There's always other chapters in your life. I definitely lived this chapter. I'm still living it. I love this game. So I think I'll have an opportunity not to miss it, I imagine. But it hasn't -- I don't know how I'll feel. I think I'll always in my heart be a tennis player. There will be something missing always without the competition. But I'm not there yet.

Q. Could you see yourself coaching somebody --

Q. -- like Naomi in the future?

Q. If not, what kind of advice would you give her on how she can improve her game?
VENUS WILLIAMS: I don't think she needs any advice from me. I think she's good, especially from today's scoreline. She competed well.

But, yeah, I won't. I need a break from touring, rain delays, waiting on matches. I don't need that in my life after this. You guys can do that.

Q. When you're in the hallway waiting to come on the court here, what do you see in front of you? What thoughts go through your mind generally?
VENUS WILLIAMS: Probably I'm a little blank just at that point. Just super focused. You know, either thinking about last-minute strategies or just intensity. But not a ton of thought, no. At that point you start -- autopilot starts to take over already.

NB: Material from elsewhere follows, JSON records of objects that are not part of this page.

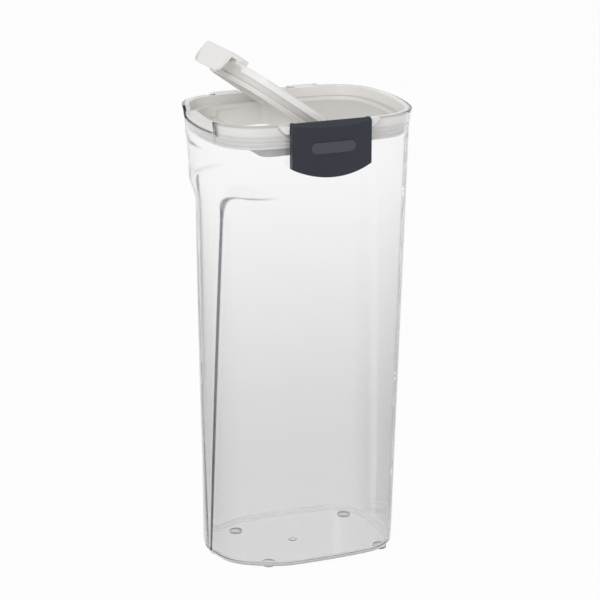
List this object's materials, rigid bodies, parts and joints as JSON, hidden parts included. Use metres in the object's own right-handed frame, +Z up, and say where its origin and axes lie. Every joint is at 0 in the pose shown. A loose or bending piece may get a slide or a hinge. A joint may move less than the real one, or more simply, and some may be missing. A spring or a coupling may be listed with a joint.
{
  "type": "pasta storage container",
  "caption": "Tall clear food keeper with a nested lid, a hinged pouring flap raised at one end, a front latch and a rear hinge.",
  "frame": {"origin": "on the standing surface, below the middle of the box that holds the whole part", "axes": "+X to the right along the long side, away from the pouring end; +Y to the rear, where the lid's hinge is, with the latch at -Y; +Z up"},
  "size_m": [0.1392, 0.1208, 0.342],
  "materials": {
    "clear_plastic": "clear polished moulding",
    "lid_plastic": "smooth warm off-white",
    "flap_plastic": "smooth off-white",
    "seal_silicone": "translucent grey silicone",
    "foot_rubber": "pale translucent rubber",
    "latch_plastic": "polished charcoal",
    "badge_plastic": "satin light grey",
    "pin_steel": "drawn wire"
  },
  "bodies": {
    "container": {"container_body": "clear_plastic", "foot_pad_front_left": "foot_rubber", "foot_pad_front_right": "foot_rubber", "foot_pad_rear_left": "foot_rubber", "foot_pad_rear_right": "foot_rubber", "lid_hinge_pin_left": "pin_steel", "lid_hinge_pin_right": "pin_steel"},
    "lid": {"lid_tray": "lid_plastic", "lid_gasket": "seal_silicone"},
    "flap": {"pour_flap": "flap_plastic", "flap_seal": "seal_silicone"},
    "latch": {"latch": "latch_plastic", "latch_badge": "badge_plastic", "latch_pin": "pin_steel"}
  },
  "joints": [
    {"name": "lid_hinge", "type": "hinge", "parent": "container", "child": "lid", "pos_m": [0, 0.0575, 0.297], "axis": [-1, 0, 0], "range_deg": [0, 110]},
    {"name": "flap_hinge", "type": "hinge", "parent": "lid", "child": "flap", "pos_m": [0.001, 0, 0.293], "axis": [0, 1, 0], "range_deg": [-35.4, 60]},
    {"name": "latch_hinge", "type": "hinge", "parent": "lid", "child": "latch", "pos_m": [0, -0.0556, 0.2974], "axis": [-1, 0, 0], "range_deg": [0, 100]}
  ]
}
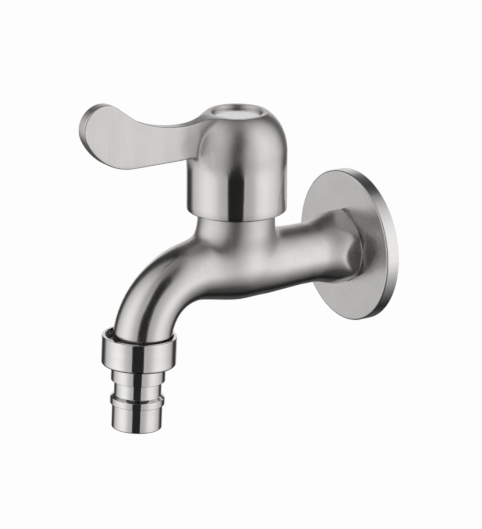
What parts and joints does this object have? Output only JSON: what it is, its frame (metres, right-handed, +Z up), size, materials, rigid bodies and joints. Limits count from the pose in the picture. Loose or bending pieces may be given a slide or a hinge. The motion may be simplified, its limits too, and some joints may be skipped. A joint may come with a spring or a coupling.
{
  "type": "bib tap",
  "caption": "Wall-mounted stainless bib tap with a hooked spout, a round wall flange, a quarter-turn lever handle over a bell, and a collar nut that holds a hose nozzle.",
  "frame": {"origin": "centre of the wall flange's back face, on the axis of the inlet thread", "axes": "+Z up along the valve's axis, +Y into the wall along the inlet, -Y towards the spout and the lever, +X to the side that the lever swings to when it opens"},
  "size_m": [0.0556, 0.1275, 0.1215],
  "materials": {
    "satin_stainless": "satin",
    "flange_stainless": "fine satin face, polished rim",
    "handle_stainless": "satin, brushed upright",
    "polished_stainless": "turned and polished",
    "valve_brass": "machined",
    "fastener_steel": "plain",
    "cap_aluminium": "satin",
    "ceramic": "lapped",
    "seal_rubber": "moulded",
    "fibre": "pressed fibre",
    "slip_plastic": "plain"
  },
  "bodies": {
    "body": {"tap_body": "satin_stainless", "wall_flange": "flange_stainless", "valve_housing": "valve_brass", "housing_seal": "fibre", "seat_seal": "seal_rubber", "fixed_disc": "ceramic"},
    "lever": {"handle": "handle_stainless", "index_cap": "cap_aluminium", "handle_screw": "fastener_steel", "screw_spring_washer": "fastener_steel", "spindle": "valve_brass", "spindle_o_ring_lower": "seal_rubber", "spindle_o_ring_upper": "seal_rubber", "thrust_washer": "slip_plastic", "stop_washer": "fastener_steel", "retaining_clip": "fastener_steel", "moving_disc": "ceramic"},
    "nozzle": {"hose_nozzle": "polished_stainless", "nozzle_gasket": "seal_rubber"},
    "collar": {"collar_nut": "polished_stainless"}
  },
  "joints": [
    {"name": "handle_turn", "type": "hinge", "parent": "body", "child": "lever", "pos_m": [0, -0.0519, 0], "axis": [0, 0, 1], "range_deg": [0, 90]},
    {"name": "nozzle_drop", "type": "slide", "parent": "body", "child": "nozzle", "axis": [0, -0.0377, -0.9993], "range_m": [0, 0.004]},
    {"name": "collar_spin", "type": "hinge", "parent": "nozzle", "child": "collar", "pos_m": [0, -0.0928, -0.0187], "axis": [0, -0.0377, -0.9993], "range_deg": [0, 1440]}
  ],
  "couplings": [
    {"joint": "collar_spin", "follows": "nozzle_drop", "rad_per_m": 6283.2}
  ]
}
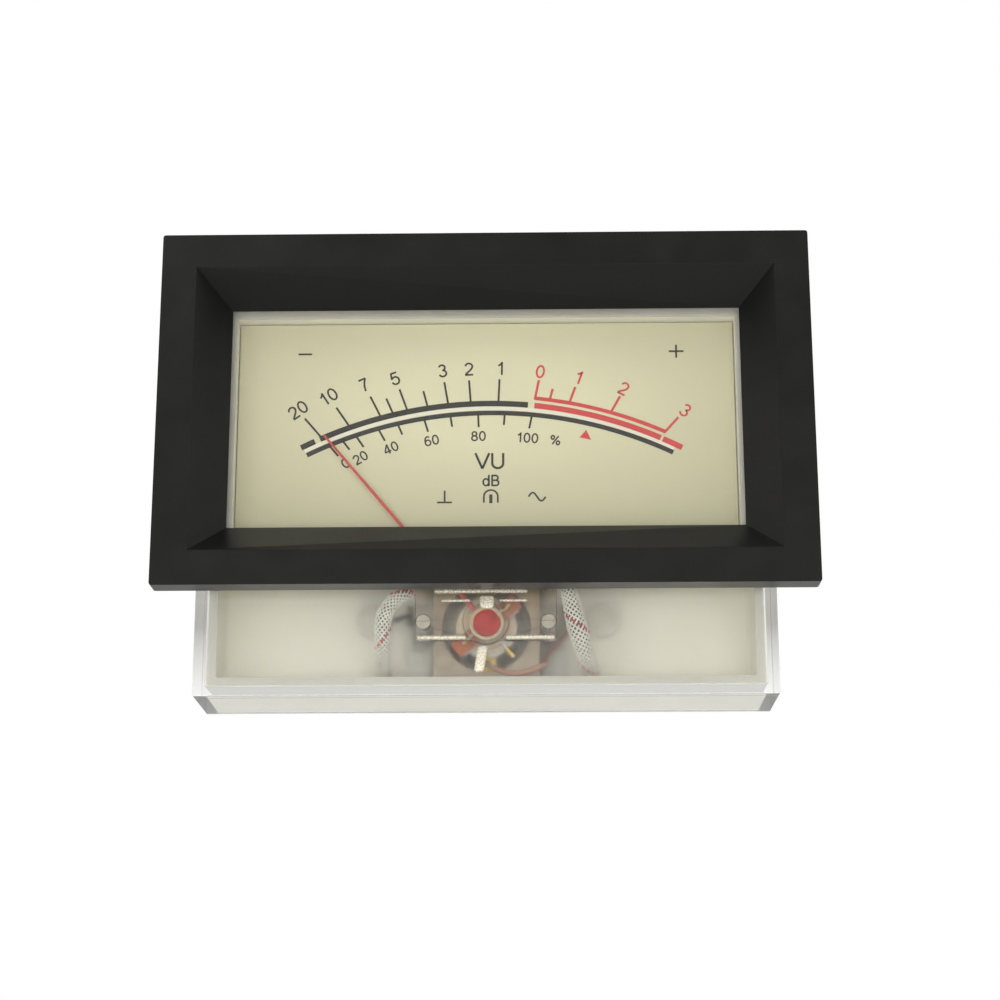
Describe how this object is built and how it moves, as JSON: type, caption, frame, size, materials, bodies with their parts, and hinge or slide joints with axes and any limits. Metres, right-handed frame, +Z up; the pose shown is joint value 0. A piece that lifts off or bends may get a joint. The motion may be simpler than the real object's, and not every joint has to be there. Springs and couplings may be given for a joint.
{
  "type": "analog vu meter",
  "caption": "Panel-mounted analog level meter: black window frame, clear cover, printed dial, moving-coil pointer and rear terminals.",
  "frame": {"origin": "middle of the window frame, on the plane where its flange lies on the front of the panel", "axes": "+X to the right along the long side, +Y into the panel, +Z up; the dial faces -Y"},
  "size_m": [0.12, 0.0376, 0.0859],
  "materials": {
    "frame_black": "satin moulded black",
    "tape_black": "matt adhesive foam",
    "cover_clear": "clear moulded polystyrene, polished edges",
    "tray_white": "translucent off-white moulding",
    "dial_cream": "cream translucent sheet, printed",
    "plated_steel": "zinc plated",
    "holder_rubber": "soft white rubber",
    "cap_alloy": "spun aluminium",
    "bulb_glass": "clear blown glass",
    "braid_white": "braided glass-fibre sleeve with a red tracer",
    "brass": "turned brass",
    "lead_red": "red lead insulation",
    "lead_black": "black lead insulation",
    "plate_alloy": "stamped aluminium",
    "yoke_iron": "soft iron, passivated",
    "magnet": "ground magnet alloy",
    "bridge_clear": "clear moulded bridge",
    "jewel_ruby": "synthetic ruby",
    "lacquer_red": "red sealing lacquer",
    "pointer_red": "red painted aluminium needle",
    "coil_copper": "enamelled copper wire",
    "spring_bronze": "phosphor bronze strip"
  },
  "bodies": {
    "case": {"bezel_frame": "frame_black", "bezel_adhesive": "tape_black", "front_cover": "cover_clear", "base_tray": "tray_white", "dial_plate": "dial_cream", "dial_screws": "plated_steel", "stop_pegs": "plate_alloy", "lamp_holders": "holder_rubber", "lamp_caps": "cap_alloy", "lamp_bulb_left": "bulb_glass", "lamp_bulb_right": "bulb_glass", "lamp_sleeve_left": "braid_white", "lamp_sleeve_right": "braid_white", "lamp_pins": "brass", "terminal_studs": "brass", "terminal_washers": "plated_steel", "solder_lugs": "brass", "terminal_nuts": "brass", "signal_lead_red": "lead_red", "signal_lead_black": "lead_black", "movement_plate": "plate_alloy", "yoke": "yoke_iron", "yoke_screws": "plated_steel", "core_magnet": "magnet", "core_clamps": "brass", "pillars": "brass", "rear_spacers": "brass", "front_bridge": "bridge_clear", "bridge_screws": "plated_steel", "front_jewel_screw": "brass", "front_jewel": "jewel_ruby", "sealing_lacquer": "lacquer_red", "rear_bridge": "brass", "rear_jewel_screw": "brass", "rear_jewel": "jewel_ruby", "rear_jewel_nut": "brass", "friction_washer": "plated_steel", "front_hairspring": "spring_bronze"},
    "pointer_movement": {"pointer": "pointer_red", "pointer_hub": "plate_alloy", "balance_weights": "plated_steel", "coil_former": "plate_alloy", "coil_winding": "coil_copper", "front_pivot": "plated_steel", "rear_pivot": "plated_steel"},
    "zero_adjuster": {"zero_lever": "brass", "rear_hairspring": "spring_bronze"}
  },
  "joints": [
    {"name": "pointer_swing", "type": "hinge", "parent": "case", "child": "pointer_movement", "pos_m": [0, 0.016, -0.0384], "axis": [0, 1, 0], "range_deg": [-2, 88], "stiffness_Nm_per_rad": 0.0001, "deforming": ["front_hairspring", "rear_hairspring"]},
    {"name": "zero_adjust", "type": "hinge", "parent": "case", "child": "zero_adjuster", "pos_m": [0, 0.0245, -0.0384], "axis": [0, 1, 0], "range_deg": [-8, 8], "deforming": ["rear_hairspring"]}
  ]
}
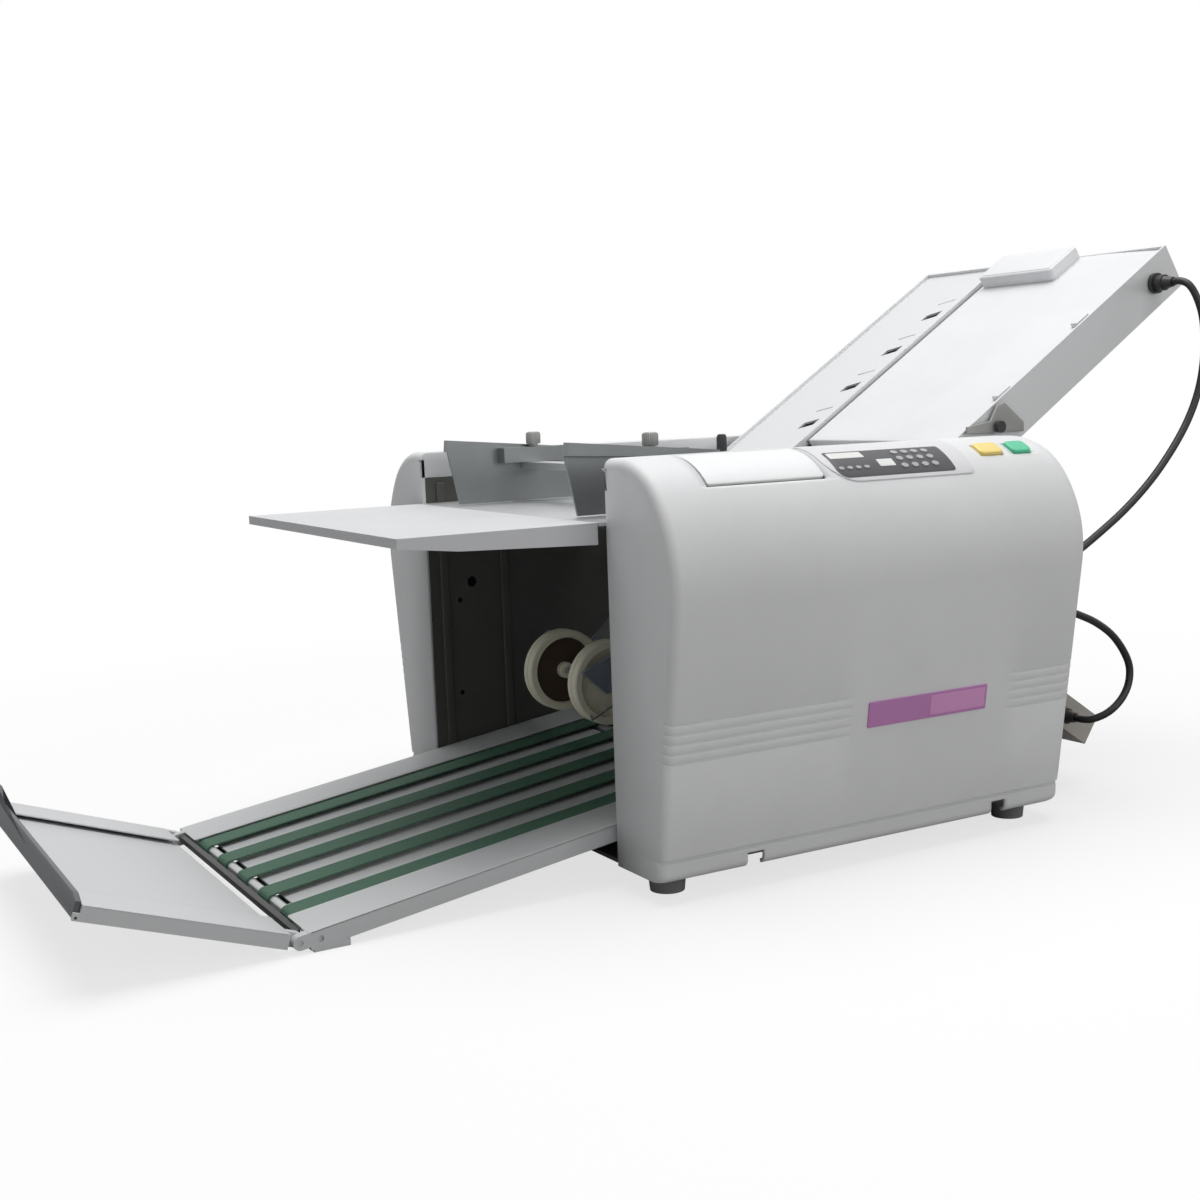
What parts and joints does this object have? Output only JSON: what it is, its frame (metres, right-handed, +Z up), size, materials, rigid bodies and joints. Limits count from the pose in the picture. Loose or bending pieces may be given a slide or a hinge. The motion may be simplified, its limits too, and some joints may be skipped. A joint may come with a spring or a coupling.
{
  "type": "paper folding machine",
  "caption": "Desktop paper folding machine with a hinged feed table, geared fold rollers, buckle fold plates with cables, stacker wheels and a folding exit conveyor.",
  "frame": {"origin": "on the table surface under the middle of the machine's length and width", "axes": "x runs along the paper path, from the folding conveyor at -x to the fold plates at +x; y runs across it, away from the control side; z is up"},
  "size_m": [1.0031, 0.51, 0.4887],
  "materials": {
    "dark_steel": "satin",
    "black_rubber": "matte",
    "grey_paint": "satin",
    "bright_steel": "brushed",
    "light_plastic": "fine texture",
    "grey_plastic": "satin",
    "dark_plastic": "satin",
    "key_plastic": "satin",
    "board_green": "satin",
    "white_plastic": "satin",
    "yellow_plastic": "gloss",
    "green_plastic": "gloss",
    "black_plastic": "satin",
    "motor_paint": "satin",
    "aluminium": "machined",
    "brass": "sintered",
    "roller_rubber": "ground",
    "pad_rubber": "matte",
    "guide_aluminium": "brushed",
    "plate_paint": "satin",
    "beige_paint": "satin",
    "conveyor_plastic": "satin",
    "green_belt": "matte",
    "slate_plastic": "satin",
    "cream_plastic": "satin",
    "black_cable": "satin"
  },
  "bodies": {
    "chassis": {"base_plate": "dark_steel", "rubber_feet": "black_rubber", "front_frame": "grey_paint", "rear_frame": "grey_paint", "tie_bars": "bright_steel", "front_cover": "light_plastic", "rear_cover": "light_plastic", "upper_end_panel": "grey_paint", "lower_end_panel": "grey_paint", "feed_bed": "bright_steel", "clamp_bar": "bright_steel", "control_bezel": "grey_plastic", "keypad": "dark_plastic", "keypad_keys": "key_plastic", "circuit_board": "board_green", "switch_shelf": "dark_plastic", "control_well": "grey_plastic", "power_inlet": "black_plastic", "cable_sockets": "black_plastic", "drive_motor": "motor_paint", "drive_belt": "black_rubber", "feed_belt": "black_rubber", "conveyor_drive_belt": "black_rubber", "shaft_bushes": "brass", "separator_block": "bright_steel", "entry_guide": "bright_steel", "exit_guides": "bright_steel", "fold_plate_1": "plate_paint", "plate_1_cover": "white_plastic", "plate_lock_knobs": "black_plastic", "fold_plate_2": "beige_paint", "upper_cable": "black_cable", "lower_cable": "black_cable"},
    "panel_lid": {"panel_lid": "white_plastic"},
    "stop_button": {"stop_button": "yellow_plastic"},
    "start_button": {"start_button": "green_plastic"},
    "power_rocker": {"power_rocker": "black_plastic"},
    "motor_pulley": {"motor_pulley": "aluminium"},
    "fold_roller_1": {"fold_roller_1": "roller_rubber"},
    "fold_roller_2": {"fold_roller_2": "roller_rubber"},
    "fold_roller_3": {"fold_roller_3": "roller_rubber"},
    "fold_roller_4": {"fold_roller_4": "roller_rubber"},
    "feed_roller": {"feed_roller": "roller_rubber"},
    "separator_pad": {"separator_pad": "pad_rubber"},
    "separator_knob": {"separator_knob": "black_plastic"},
    "feed_table": {"feed_table": "light_plastic"},
    "front_paper_guide": {"front_paper_guide": "guide_aluminium"},
    "rear_paper_guide": {"rear_paper_guide": "guide_aluminium"},
    "front_clamp_screw": {"front_clamp_screw": "grey_plastic"},
    "rear_clamp_screw": {"rear_clamp_screw": "grey_plastic"},
    "fold_stop_1": {"fold_stop_1": "bright_steel"},
    "fold_stop_2": {"fold_stop_2": "bright_steel"},
    "conveyor_section": {"conveyor_section": "conveyor_plastic", "conveyor_belts": "green_belt"},
    "conveyor_roller": {"conveyor_roller": "bright_steel"},
    "conveyor_end_roller": {"conveyor_end_roller": "bright_steel"},
    "outer_section": {"outer_section": "conveyor_plastic"},
    "end_stop": {"end_stop": "slate_plastic"},
    "stacker_arms": {"stacker_arms": "grey_paint"},
    "stacker_wheels": {"stacker_wheels": "cream_plastic"}
  },
  "joints": [
    {"name": "fold_roller_2_spin", "type": "hinge", "parent": "chassis", "child": "fold_roller_2", "pos_m": [0.15307, 0, 0.22765], "axis": [0, 1, 0], "continuous": true},
    {"name": "fold_roller_1_spin", "type": "hinge", "parent": "chassis", "child": "fold_roller_1", "pos_m": [0.14889, 0, 0.25735], "axis": [0, 1, 0], "continuous": true},
    {"name": "fold_roller_3_spin", "type": "hinge", "parent": "chassis", "child": "fold_roller_3", "pos_m": [0.13629, 0, 0.20278], "axis": [0, 1, 0], "continuous": true},
    {"name": "fold_roller_4_spin", "type": "hinge", "parent": "chassis", "child": "fold_roller_4", "pos_m": [0.15557, 0, 0.17979], "axis": [0, 1, 0], "continuous": true},
    {"name": "feed_roller_spin", "type": "hinge", "parent": "chassis", "child": "feed_roller", "pos_m": [0.08398, 0, 0.255], "axis": [0, 1, 0], "continuous": true},
    {"name": "motor_pulley_spin", "type": "hinge", "parent": "chassis", "child": "motor_pulley", "pos_m": [0.18398, 0, 0.08], "axis": [0, 1, 0], "continuous": true},
    {"name": "conveyor_roller_spin", "type": "hinge", "parent": "chassis", "child": "conveyor_roller", "pos_m": [0.02399, 0, 0.06131], "axis": [0, 1, 0], "continuous": true},
    {"name": "conveyor_end_roller_spin", "type": "hinge", "parent": "conveyor_section", "child": "conveyor_end_roller", "pos_m": [-0.34222, 0, 0.00853], "axis": [0, 1, 0], "continuous": true},
    {"name": "feed_table_hinge", "type": "hinge", "parent": "chassis", "child": "feed_table", "pos_m": [-0.11502, 0, 0.261], "axis": [0, 1, 0], "range_deg": [-90, 0]},
    {"name": "front_guide_slide", "type": "slide", "parent": "chassis", "child": "front_paper_guide", "axis": [0, -1, 0], "range_m": [-0.06, 0.045]},
    {"name": "rear_guide_slide", "type": "slide", "parent": "chassis", "child": "rear_paper_guide", "axis": [0, 1, 0], "range_m": [-0.06, 0.045]},
    {"name": "front_clamp_turn", "type": "hinge", "parent": "front_paper_guide", "child": "front_clamp_screw", "pos_m": [-0.03102, -0.099, 0], "axis": [0, 0, 1], "range_deg": [0, 180]},
    {"name": "rear_clamp_turn", "type": "hinge", "parent": "rear_paper_guide", "child": "rear_clamp_screw", "pos_m": [-0.03102, 0.099, 0], "axis": [0, 0, 1], "range_deg": [0, 180]},
    {"name": "separator_knob_turn", "type": "hinge", "parent": "chassis", "child": "separator_knob", "pos_m": [0.10298, 0, 0], "axis": [0, 0, 1], "range_deg": [0, 300]},
    {"name": "separator_pad_slide", "type": "slide", "parent": "chassis", "child": "separator_pad", "axis": [0, 0, 1], "range_m": [0, 0.003]},
    {"name": "fold_stop_1_slide", "type": "slide", "parent": "chassis", "child": "fold_stop_1", "axis": [0.8387, 0, 0.5446], "range_m": [-0.14, 0.06]},
    {"name": "fold_stop_2_slide", "type": "slide", "parent": "chassis", "child": "fold_stop_2", "axis": [0.829, 0, -0.5592], "range_m": [-0.11, 0.09]},
    {"name": "conveyor_tilt", "type": "hinge", "parent": "chassis", "child": "conveyor_section", "pos_m": [0.02399, 0, 0.06131], "axis": [0, 1, 0], "range_deg": [0, 6]},
    {"name": "outer_section_fold", "type": "hinge", "parent": "conveyor_section", "child": "outer_section", "pos_m": [-0.35631, 0, 0.00812], "axis": [0, 1, 0], "range_deg": [-19, 70]},
    {"name": "end_stop_fold", "type": "hinge", "parent": "outer_section", "child": "end_stop", "pos_m": [-0.49932, 0, 0.0545], "axis": [0, -1, 0], "range_deg": [0, 90]},
    {"name": "stacker_arm_lift", "type": "hinge", "parent": "chassis", "child": "stacker_arms", "pos_m": [0.01098, 0, 0.142], "axis": [0, 1, 0], "range_deg": [-42, 8]},
    {"name": "stacker_wheel_spin", "type": "hinge", "parent": "stacker_arms", "child": "stacker_wheels", "pos_m": [-0.04202, 0, 0.131], "axis": [0, 1, 0], "continuous": true},
    {"name": "stop_button_press", "type": "slide", "parent": "chassis", "child": "stop_button", "axis": [0, 0.5, -0.866], "range_m": [0, 0.002], "stiffness_N_per_m": 400},
    {"name": "start_button_press", "type": "slide", "parent": "chassis", "child": "start_button", "axis": [0, 0.5, -0.866], "range_m": [0, 0.002], "stiffness_N_per_m": 400},
    {"name": "power_rocker_tilt", "type": "hinge", "parent": "chassis", "child": "power_rocker", "pos_m": [0.28598, 0, 0.081], "axis": [0, 1, 0], "range_deg": [-8, 8]},
    {"name": "panel_lid_hinge", "type": "hinge", "parent": "chassis", "child": "panel_lid", "pos_m": [0.08898, -0.17905, 0.3181], "axis": [-1, 0, 0], "range_deg": [0, 100]}
  ],
  "couplings": [
    {"joint": "fold_roller_1_spin", "follows": "fold_roller_2_spin", "ratio": -1},
    {"joint": "fold_roller_3_spin", "follows": "fold_roller_2_spin", "ratio": -1},
    {"joint": "fold_roller_4_spin", "follows": "fold_roller_2_spin", "ratio": 1},
    {"joint": "feed_roller_spin", "follows": "fold_roller_2_spin", "ratio": 1},
    {"joint": "motor_pulley_spin", "follows": "fold_roller_2_spin", "ratio": 1.5556},
    {"joint": "conveyor_roller_spin", "follows": "fold_roller_2_spin", "ratio": -1},
    {"joint": "conveyor_end_roller_spin", "follows": "fold_roller_2_spin", "ratio": -1},
    {"joint": "separator_knob_turn", "follows": "separator_pad_slide", "rad_per_m": 1745.3}
  ]
}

Q. Do you know whether the doors are opened or closed when you get into the hall? Do you see what's in front of you? Are you so consumed with thought about what's about to take place that you don't see what's ahead of you?
VENUS WILLIAMS: I believe I see, because I don't trip or fall. I do see.

Q. What do you see?
VENUS WILLIAMS: Whatever's in front of me. I don't know what to say.

Q. What's the one thing you miss the most about Serena not being here?
VENUS WILLIAMS: Some epic matches. She's probably the most exciting player to watch. I mean, she's unreal. So I enjoy that.

Obviously the doubles, you know. That's always been a forté of ours at this tournament. So I miss that.